* BEGIN *

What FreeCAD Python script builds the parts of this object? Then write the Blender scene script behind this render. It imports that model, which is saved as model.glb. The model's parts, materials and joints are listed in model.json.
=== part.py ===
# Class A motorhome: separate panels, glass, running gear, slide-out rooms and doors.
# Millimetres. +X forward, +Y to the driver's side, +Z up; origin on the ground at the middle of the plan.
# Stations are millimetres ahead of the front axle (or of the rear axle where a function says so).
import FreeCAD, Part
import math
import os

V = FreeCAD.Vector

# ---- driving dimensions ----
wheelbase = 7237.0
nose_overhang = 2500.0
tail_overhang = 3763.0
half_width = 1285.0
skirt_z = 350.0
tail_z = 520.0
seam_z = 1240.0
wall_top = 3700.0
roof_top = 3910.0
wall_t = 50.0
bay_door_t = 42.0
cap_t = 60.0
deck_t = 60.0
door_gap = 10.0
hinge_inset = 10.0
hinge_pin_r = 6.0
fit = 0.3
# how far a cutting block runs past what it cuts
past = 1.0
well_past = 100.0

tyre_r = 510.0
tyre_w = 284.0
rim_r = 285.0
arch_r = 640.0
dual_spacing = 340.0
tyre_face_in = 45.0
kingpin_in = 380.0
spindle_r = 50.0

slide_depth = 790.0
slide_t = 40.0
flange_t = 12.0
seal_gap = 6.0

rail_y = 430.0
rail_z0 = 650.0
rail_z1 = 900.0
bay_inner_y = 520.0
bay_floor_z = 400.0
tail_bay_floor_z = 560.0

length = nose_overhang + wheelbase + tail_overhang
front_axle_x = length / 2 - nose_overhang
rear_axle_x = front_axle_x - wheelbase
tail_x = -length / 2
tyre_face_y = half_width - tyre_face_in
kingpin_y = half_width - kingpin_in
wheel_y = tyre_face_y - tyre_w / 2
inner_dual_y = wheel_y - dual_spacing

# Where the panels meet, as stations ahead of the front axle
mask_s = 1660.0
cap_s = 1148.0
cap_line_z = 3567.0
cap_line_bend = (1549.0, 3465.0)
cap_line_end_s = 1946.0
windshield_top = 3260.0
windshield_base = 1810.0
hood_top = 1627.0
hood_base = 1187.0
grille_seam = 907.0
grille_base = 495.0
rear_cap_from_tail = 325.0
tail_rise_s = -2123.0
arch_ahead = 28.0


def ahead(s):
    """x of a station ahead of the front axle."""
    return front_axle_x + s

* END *

Without changing anything, quote the lines from the top of the data to the line that contains "V = FreeCAD.Vector", including that line.

What FreeCAD Python script builds the parts of this object? Then write the Blender scene script behind this render. It imports that model, which is saved as model.glb. The model's parts, materials and joints are listed in model.json.
=== part.py ===
# Class A motorhome: separate panels, glass, running gear, slide-out rooms and doors.
# Millimetres. +X forward, +Y to the driver's side, +Z up; origin on the ground at the middle of the plan.
# Stations are millimetres ahead of the front axle (or of the rear axle where a function says so).
import FreeCAD, Part
import math
import os

V = FreeCAD.Vector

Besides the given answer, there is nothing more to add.